■ **Goal**
What is needed is an exact copy of the lines from the one containing "from mathutils import Matrix, Vector" to the one containing "bpy.context.scene.collection.objects.link(empty)", both lines included, and no other lines.

┄┄┄┄┄┄┄┄┄┄┄┄┄┄┄┄┄┄┄┄

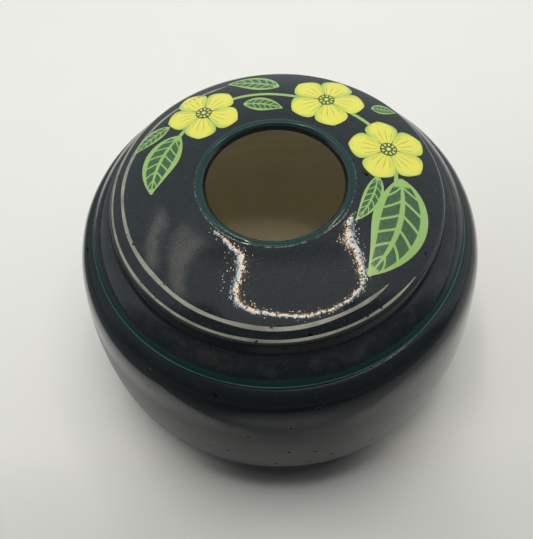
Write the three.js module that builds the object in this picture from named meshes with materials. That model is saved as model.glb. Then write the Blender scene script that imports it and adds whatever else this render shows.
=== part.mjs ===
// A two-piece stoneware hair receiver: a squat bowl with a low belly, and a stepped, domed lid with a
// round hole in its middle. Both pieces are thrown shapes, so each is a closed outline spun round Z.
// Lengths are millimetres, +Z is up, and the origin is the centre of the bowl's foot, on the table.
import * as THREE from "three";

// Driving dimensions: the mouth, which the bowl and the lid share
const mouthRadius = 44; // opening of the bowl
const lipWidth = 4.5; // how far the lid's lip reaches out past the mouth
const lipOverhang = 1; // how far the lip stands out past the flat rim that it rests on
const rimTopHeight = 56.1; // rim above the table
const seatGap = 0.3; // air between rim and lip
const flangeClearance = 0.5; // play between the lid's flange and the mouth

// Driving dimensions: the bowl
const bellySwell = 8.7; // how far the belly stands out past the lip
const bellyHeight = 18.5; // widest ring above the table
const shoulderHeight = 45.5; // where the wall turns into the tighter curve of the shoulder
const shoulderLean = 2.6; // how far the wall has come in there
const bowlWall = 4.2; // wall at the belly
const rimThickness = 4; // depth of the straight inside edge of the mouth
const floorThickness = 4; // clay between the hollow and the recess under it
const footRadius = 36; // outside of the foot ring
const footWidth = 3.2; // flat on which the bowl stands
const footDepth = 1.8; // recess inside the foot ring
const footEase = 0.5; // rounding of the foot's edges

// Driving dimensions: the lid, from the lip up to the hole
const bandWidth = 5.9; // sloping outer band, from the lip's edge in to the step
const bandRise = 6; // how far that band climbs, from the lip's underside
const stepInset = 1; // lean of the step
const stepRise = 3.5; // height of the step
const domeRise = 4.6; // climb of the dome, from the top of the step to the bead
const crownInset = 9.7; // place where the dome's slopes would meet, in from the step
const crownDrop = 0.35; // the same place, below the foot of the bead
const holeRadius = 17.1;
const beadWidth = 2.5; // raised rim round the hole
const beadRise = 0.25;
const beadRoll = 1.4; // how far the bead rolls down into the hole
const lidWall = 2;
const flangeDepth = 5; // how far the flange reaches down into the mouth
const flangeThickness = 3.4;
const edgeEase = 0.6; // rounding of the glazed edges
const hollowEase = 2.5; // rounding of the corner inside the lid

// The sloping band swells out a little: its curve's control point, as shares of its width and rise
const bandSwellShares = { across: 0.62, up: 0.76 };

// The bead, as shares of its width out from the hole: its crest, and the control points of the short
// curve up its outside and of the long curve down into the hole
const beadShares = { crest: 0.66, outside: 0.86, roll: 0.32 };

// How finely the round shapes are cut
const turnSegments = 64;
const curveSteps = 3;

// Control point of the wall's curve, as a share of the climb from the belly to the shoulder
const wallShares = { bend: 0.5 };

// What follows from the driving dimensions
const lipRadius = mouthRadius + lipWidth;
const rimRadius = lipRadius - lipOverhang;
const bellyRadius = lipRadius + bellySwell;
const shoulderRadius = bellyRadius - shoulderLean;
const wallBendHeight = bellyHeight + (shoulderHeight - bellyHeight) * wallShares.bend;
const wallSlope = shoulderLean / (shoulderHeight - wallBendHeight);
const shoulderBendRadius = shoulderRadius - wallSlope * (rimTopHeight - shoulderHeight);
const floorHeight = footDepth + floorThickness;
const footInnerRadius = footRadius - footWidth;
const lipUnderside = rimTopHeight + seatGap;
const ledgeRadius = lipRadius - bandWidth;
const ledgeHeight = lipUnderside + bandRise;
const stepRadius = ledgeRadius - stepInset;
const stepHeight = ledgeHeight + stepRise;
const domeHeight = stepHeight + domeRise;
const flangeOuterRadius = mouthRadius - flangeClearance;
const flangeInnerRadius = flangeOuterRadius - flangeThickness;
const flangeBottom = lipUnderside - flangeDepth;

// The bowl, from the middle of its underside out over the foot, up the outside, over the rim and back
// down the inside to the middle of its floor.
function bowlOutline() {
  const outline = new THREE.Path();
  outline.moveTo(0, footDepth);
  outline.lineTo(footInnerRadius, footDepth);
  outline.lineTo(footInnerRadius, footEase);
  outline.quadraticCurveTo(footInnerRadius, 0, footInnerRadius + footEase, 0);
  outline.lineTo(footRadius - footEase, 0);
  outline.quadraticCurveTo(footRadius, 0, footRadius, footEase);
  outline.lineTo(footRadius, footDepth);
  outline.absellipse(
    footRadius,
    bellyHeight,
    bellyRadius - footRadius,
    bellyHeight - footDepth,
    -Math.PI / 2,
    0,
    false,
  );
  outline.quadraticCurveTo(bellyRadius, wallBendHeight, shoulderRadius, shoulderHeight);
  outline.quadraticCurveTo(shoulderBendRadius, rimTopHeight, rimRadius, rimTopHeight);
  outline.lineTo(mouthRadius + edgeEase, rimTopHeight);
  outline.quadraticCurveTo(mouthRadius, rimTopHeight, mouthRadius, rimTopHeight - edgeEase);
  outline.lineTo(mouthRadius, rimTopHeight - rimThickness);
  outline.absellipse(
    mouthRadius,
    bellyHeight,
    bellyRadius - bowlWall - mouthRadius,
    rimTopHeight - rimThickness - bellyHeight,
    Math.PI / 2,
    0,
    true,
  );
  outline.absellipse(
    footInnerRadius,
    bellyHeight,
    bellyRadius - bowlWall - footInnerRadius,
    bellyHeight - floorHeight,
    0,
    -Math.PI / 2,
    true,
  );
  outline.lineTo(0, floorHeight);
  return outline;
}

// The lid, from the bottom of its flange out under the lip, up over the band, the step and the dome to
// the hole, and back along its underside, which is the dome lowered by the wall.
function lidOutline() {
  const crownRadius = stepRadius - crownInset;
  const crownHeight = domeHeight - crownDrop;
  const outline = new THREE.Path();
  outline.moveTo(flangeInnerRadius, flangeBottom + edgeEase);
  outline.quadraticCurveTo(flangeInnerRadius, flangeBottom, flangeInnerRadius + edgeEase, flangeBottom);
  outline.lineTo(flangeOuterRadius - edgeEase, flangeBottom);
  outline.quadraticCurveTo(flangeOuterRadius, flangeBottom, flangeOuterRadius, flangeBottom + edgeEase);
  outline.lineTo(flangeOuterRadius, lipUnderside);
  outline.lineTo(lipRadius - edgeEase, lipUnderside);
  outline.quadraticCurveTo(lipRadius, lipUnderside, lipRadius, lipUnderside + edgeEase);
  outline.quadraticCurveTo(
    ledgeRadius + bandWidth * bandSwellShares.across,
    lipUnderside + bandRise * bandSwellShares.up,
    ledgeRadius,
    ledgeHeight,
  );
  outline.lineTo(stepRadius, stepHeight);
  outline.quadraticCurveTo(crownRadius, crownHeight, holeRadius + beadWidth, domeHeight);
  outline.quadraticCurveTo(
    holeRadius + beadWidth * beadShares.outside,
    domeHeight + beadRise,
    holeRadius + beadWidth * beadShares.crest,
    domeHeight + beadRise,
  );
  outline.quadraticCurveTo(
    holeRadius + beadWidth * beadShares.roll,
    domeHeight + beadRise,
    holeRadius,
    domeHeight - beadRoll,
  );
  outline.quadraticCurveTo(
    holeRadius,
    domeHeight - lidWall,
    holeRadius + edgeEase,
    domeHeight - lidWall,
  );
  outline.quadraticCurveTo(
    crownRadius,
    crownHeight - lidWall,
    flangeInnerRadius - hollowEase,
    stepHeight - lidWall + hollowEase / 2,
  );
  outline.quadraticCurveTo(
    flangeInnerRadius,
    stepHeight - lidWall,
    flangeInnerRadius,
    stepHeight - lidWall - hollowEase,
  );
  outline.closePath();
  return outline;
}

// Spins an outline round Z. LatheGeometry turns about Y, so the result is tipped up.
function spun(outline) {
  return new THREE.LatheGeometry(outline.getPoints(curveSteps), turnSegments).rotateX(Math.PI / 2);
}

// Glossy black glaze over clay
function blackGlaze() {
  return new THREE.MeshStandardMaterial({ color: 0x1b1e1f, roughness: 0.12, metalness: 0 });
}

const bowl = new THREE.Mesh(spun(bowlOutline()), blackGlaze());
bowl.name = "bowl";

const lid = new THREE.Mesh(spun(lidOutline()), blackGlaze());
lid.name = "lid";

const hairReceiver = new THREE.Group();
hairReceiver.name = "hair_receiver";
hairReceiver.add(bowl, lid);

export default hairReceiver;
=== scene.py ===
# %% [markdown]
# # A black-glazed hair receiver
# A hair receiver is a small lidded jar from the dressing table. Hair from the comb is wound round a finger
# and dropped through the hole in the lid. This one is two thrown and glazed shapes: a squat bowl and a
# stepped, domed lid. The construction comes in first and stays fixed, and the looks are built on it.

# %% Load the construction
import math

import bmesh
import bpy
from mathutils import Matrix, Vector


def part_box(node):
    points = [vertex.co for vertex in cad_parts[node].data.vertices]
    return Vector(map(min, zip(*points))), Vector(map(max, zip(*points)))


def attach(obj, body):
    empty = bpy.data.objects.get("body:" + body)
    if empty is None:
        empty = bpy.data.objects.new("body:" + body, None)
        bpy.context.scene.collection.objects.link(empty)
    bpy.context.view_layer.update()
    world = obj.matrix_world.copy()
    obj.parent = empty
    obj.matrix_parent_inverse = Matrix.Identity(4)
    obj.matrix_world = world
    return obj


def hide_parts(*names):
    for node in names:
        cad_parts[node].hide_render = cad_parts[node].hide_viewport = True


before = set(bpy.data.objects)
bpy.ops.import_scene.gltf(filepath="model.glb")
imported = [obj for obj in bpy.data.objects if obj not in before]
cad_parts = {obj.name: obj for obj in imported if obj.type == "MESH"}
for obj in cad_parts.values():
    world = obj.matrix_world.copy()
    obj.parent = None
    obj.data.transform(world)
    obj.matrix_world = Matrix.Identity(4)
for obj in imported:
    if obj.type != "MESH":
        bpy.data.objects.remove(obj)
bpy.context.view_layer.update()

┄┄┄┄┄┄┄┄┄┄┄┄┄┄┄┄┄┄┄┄

■ **Result**
from mathutils import Matrix, Vector


def part_box(node):
    points = [vertex.co for vertex in cad_parts[node].data.vertices]
    return Vector(map(min, zip(*points))), Vector(map(max, zip(*points)))


def attach(obj, body):
    empty = bpy.data.objects.get("body:" + body)
    if empty is None:
        empty = bpy.data.objects.new("body:" + body, None)
        bpy.context.scene.collection.objects.link(empty)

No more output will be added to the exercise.